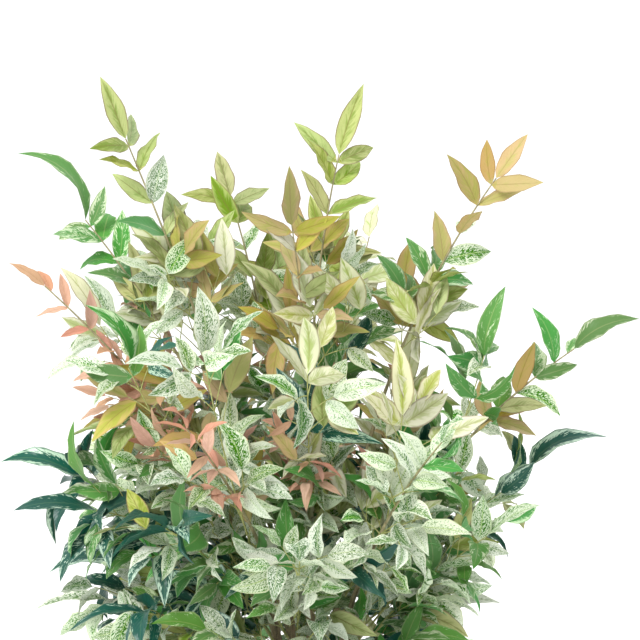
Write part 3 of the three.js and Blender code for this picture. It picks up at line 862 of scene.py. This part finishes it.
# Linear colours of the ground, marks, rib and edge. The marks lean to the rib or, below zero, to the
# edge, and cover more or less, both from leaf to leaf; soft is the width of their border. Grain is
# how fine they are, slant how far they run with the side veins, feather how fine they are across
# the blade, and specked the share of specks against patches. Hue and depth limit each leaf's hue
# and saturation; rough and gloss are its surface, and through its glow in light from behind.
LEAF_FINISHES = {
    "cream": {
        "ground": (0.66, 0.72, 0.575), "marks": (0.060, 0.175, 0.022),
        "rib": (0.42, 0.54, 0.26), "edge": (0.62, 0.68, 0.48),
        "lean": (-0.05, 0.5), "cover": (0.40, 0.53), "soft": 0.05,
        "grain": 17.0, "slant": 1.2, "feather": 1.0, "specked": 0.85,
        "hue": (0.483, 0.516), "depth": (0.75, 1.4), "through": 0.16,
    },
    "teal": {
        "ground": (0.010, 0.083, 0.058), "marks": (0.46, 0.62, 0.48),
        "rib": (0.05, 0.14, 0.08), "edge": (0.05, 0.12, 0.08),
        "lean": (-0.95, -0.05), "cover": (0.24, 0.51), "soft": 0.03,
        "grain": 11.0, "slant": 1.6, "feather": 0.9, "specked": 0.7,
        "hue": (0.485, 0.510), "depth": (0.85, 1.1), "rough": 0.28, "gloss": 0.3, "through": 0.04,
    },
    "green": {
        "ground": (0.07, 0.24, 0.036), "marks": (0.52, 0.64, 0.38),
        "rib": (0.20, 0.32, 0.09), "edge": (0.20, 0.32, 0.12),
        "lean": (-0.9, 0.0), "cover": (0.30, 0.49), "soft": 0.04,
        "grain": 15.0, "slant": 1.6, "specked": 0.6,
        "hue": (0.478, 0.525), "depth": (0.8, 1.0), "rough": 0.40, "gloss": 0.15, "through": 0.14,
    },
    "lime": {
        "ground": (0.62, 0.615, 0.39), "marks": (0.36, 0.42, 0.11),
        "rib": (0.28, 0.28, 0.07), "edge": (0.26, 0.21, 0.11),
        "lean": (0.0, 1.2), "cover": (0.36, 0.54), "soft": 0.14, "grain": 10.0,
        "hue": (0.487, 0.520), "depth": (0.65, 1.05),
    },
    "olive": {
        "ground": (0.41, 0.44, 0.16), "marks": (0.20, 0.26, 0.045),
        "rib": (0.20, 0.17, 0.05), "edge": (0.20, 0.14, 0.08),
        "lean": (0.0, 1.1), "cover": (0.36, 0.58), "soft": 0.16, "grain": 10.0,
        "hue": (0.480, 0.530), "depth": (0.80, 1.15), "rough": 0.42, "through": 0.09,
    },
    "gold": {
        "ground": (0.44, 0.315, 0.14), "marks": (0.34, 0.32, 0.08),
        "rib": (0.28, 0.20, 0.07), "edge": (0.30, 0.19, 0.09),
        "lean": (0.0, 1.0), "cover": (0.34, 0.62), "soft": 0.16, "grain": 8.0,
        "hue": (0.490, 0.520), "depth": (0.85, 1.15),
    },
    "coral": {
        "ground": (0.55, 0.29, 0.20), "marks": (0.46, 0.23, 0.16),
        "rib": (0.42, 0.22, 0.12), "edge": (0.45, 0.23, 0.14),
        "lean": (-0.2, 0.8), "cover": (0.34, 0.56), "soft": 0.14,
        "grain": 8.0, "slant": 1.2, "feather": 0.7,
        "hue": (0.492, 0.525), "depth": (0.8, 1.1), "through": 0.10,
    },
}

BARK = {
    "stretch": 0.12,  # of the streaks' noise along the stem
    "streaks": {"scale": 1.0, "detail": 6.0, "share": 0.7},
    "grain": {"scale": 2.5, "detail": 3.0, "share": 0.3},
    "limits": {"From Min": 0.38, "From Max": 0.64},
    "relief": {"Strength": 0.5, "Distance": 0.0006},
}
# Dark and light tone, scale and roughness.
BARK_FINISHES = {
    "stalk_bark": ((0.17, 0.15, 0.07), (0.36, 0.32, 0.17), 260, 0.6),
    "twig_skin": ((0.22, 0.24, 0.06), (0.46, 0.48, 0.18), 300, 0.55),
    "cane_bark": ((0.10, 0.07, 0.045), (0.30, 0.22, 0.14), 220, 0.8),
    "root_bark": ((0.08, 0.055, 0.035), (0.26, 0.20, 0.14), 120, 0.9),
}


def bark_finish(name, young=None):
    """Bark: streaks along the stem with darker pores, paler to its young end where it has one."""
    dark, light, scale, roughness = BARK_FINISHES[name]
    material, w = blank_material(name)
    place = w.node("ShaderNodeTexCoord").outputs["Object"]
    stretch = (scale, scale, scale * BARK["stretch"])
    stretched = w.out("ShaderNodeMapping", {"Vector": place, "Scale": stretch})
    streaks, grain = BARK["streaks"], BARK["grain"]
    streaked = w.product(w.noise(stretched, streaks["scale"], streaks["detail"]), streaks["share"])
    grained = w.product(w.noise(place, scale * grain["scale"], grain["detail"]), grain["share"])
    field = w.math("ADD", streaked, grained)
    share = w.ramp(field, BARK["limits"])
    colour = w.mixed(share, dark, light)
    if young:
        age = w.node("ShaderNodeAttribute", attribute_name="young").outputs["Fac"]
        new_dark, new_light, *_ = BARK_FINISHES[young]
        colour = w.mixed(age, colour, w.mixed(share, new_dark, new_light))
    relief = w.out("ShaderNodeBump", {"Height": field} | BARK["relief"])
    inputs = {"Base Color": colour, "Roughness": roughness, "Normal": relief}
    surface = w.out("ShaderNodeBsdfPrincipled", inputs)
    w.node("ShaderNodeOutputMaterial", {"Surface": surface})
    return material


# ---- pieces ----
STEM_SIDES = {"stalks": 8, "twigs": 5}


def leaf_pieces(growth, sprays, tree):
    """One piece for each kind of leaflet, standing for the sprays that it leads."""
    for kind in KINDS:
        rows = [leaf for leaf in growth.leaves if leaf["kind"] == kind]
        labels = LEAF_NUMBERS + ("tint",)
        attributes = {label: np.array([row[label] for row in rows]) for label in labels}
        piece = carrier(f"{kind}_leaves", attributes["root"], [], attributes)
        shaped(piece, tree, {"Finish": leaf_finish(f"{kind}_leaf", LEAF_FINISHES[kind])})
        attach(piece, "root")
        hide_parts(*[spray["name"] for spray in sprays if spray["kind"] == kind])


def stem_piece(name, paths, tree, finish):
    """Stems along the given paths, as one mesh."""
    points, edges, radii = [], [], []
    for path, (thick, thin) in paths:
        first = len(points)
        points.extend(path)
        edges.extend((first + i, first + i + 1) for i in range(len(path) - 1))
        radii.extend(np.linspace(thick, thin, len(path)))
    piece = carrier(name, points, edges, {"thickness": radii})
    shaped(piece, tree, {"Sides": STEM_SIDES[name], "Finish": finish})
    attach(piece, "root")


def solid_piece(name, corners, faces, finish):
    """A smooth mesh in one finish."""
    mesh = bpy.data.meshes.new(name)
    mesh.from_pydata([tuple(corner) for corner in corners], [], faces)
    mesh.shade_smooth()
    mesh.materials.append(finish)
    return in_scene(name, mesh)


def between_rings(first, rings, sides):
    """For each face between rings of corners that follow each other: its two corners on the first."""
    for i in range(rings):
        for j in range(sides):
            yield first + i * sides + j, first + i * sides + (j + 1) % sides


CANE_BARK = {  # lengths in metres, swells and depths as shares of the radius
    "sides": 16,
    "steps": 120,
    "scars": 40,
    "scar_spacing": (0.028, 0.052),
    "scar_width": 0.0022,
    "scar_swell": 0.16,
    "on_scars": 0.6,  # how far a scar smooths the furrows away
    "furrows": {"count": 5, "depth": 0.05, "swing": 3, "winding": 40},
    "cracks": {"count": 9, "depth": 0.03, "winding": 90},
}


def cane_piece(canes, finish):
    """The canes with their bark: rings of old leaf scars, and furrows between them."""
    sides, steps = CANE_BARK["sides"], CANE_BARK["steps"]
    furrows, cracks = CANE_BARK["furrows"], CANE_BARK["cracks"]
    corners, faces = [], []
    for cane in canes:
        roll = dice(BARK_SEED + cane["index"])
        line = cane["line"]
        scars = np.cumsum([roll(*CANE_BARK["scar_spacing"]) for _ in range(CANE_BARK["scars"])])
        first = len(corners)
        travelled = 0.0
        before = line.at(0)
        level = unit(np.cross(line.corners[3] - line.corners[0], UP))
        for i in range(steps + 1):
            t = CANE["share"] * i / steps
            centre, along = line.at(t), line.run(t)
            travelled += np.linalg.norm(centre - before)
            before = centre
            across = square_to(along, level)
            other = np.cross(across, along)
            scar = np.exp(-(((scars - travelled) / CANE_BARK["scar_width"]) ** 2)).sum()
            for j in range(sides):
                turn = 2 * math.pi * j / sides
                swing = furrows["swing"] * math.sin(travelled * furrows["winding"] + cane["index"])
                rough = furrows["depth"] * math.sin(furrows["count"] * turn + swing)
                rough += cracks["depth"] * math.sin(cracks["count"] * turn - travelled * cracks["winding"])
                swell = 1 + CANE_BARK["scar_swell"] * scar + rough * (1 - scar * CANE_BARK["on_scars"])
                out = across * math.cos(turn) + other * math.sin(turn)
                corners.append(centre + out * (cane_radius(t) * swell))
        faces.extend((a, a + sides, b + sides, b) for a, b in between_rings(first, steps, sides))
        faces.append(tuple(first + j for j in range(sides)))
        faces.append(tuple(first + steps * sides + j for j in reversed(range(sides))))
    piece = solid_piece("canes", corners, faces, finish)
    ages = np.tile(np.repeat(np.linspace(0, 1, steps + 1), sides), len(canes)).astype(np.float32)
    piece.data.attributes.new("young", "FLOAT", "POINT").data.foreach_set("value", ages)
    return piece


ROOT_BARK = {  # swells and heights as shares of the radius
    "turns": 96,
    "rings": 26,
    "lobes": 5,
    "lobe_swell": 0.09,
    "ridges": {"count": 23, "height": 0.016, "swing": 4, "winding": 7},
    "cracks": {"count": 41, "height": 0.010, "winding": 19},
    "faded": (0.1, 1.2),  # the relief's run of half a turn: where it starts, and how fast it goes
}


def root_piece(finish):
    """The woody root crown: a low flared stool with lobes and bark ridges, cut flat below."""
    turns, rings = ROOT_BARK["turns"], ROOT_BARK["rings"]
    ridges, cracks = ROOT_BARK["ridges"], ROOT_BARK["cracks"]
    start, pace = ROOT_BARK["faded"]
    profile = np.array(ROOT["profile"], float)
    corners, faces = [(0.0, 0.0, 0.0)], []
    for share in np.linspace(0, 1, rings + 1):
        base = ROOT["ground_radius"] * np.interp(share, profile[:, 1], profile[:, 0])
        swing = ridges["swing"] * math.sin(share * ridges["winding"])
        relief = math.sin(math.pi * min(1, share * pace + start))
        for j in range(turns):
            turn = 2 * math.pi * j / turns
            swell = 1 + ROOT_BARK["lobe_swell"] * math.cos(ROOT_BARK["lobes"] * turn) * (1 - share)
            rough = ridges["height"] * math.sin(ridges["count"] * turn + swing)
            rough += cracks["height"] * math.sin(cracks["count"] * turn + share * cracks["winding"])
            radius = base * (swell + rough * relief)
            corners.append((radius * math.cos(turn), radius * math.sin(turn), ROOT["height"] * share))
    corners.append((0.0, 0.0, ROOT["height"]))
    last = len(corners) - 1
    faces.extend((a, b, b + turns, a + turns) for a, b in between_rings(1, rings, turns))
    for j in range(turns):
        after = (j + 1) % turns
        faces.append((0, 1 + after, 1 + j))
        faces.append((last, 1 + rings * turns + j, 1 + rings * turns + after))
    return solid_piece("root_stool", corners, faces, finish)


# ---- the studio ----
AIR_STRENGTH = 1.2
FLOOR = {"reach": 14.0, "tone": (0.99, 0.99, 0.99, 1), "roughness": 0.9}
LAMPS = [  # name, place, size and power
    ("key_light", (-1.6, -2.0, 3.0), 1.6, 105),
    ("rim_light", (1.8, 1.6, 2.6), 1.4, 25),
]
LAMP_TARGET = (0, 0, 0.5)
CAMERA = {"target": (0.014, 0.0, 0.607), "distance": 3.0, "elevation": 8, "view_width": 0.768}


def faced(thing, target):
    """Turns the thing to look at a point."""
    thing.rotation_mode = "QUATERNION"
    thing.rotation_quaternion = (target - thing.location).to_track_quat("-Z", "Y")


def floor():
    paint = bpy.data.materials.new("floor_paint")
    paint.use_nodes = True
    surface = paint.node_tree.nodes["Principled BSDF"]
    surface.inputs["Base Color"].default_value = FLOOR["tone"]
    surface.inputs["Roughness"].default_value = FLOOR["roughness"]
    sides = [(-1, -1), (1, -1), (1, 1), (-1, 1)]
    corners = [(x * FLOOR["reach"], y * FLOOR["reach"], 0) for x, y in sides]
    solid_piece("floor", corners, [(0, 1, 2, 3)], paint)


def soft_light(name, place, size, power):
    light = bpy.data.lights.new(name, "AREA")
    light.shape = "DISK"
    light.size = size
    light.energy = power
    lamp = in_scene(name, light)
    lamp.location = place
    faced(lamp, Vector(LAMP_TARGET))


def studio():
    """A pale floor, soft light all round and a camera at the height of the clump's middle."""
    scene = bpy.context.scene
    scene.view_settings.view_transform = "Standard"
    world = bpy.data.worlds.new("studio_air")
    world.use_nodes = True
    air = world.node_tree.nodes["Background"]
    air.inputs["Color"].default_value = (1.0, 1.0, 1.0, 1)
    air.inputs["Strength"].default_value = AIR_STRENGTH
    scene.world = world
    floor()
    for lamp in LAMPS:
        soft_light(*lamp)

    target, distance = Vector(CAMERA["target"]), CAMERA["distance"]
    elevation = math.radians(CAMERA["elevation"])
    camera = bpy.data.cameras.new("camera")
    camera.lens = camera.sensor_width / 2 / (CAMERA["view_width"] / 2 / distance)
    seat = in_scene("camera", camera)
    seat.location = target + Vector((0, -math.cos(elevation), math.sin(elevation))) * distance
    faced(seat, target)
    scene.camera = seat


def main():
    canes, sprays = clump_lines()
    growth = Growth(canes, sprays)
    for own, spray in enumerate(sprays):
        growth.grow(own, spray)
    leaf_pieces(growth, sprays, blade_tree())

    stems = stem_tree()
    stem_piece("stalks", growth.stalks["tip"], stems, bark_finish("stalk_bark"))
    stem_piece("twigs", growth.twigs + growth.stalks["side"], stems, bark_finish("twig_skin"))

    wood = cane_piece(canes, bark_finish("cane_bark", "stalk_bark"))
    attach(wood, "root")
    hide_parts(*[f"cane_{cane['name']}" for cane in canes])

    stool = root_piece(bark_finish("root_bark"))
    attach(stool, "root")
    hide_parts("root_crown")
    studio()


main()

- [TASK OBJECTIVE] Within the listing above, copy each line that has the string "canes".

- [EXERCISE ANSWER]
def cane_piece(canes, finish):
    """The canes with their bark: rings of old leaf scars, and furrows between them."""
    for cane in canes:
    piece = solid_piece("canes", corners, faces, finish)
    ages = np.tile(np.repeat(np.linspace(0, 1, steps + 1), sides), len(canes)).astype(np.float32)
    canes, sprays = clump_lines()
    growth = Growth(canes, sprays)
    wood = cane_piece(canes, bark_finish("cane_bark", "stalk_bark"))
    hide_parts(*[f"cane_{cane['name']}" for cane in canes])